China has reiterated that its economy will maintain a rapid pace of growth next year while 2004 gross domestic product (GDP) will expand by at least nine percent, state press reported Monday. Increasing urbanisation, industrialisation and rising private consumption should continue to drive the world's fastest growing major economy in 2005, National Bureau of Statistics spokesman Zheng Jingping was cited as saying.
For the three months to September, China's economy grew 9.1 percent compared with a year earlier, after 9.8 percent in the first quarter and 9.6 percent in the second.

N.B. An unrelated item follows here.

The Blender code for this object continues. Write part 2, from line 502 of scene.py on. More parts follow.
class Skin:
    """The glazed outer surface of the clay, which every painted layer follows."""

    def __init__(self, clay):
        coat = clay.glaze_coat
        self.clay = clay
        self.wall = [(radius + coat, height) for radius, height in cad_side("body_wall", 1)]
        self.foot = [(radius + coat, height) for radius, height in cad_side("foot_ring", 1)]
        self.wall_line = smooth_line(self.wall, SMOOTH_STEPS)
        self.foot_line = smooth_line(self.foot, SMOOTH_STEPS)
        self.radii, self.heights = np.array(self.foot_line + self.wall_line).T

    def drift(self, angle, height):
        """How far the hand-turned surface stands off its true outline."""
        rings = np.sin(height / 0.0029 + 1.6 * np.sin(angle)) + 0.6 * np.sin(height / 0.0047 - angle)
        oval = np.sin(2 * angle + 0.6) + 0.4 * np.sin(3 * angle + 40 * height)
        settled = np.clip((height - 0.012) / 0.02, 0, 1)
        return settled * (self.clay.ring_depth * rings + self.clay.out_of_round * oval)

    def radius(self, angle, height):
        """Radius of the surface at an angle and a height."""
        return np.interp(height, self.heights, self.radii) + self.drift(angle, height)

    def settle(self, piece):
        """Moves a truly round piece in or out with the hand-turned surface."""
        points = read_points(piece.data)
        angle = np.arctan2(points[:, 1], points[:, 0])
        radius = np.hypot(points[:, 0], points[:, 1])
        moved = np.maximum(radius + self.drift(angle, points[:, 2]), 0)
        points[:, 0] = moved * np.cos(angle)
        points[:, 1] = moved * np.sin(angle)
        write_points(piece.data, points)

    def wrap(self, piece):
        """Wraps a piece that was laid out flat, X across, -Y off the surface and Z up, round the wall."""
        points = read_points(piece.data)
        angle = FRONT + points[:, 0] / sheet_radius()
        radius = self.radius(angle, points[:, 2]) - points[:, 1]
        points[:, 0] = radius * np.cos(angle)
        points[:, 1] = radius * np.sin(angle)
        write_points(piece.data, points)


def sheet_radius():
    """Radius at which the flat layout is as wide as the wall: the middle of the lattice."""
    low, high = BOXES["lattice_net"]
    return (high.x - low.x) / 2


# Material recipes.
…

At the recent Asia-Pacific Economic Co-operation (APEC) forum summit in the Chilean capital Santiago, Chinese President Hu Jintao said the mainland's booming economy would grow by "around nine percent". Zheng, speaking to the official Xinhua news agency, said China's international trade would remain balanced, despite an expected small surplus over the long haul, and investment flows were expected to advance at a healthy pace. During the January to October period, China maintained double-digit growth in foreign direct investment (FDI), with contracted FDI at 118.99 billion dollars, up 34.19 percent compared to a year ago. In the meantime, sensible macro-economic controls, although difficult to implement, would lay a solid foundation for the country's long-term economic development, Zheng said.
He added, however, that restricting growth in infrastructure would remain a challenge. Beijing has been struggling to bring fixed-asset investment under control with a series of lending restrictions including an interest rate increase last month, the first in nearly a decade.
In the first 10 months of the year, fixed-asset investment jumped 29.5 percent to 4.35 trillion yuan (525 billion dollars).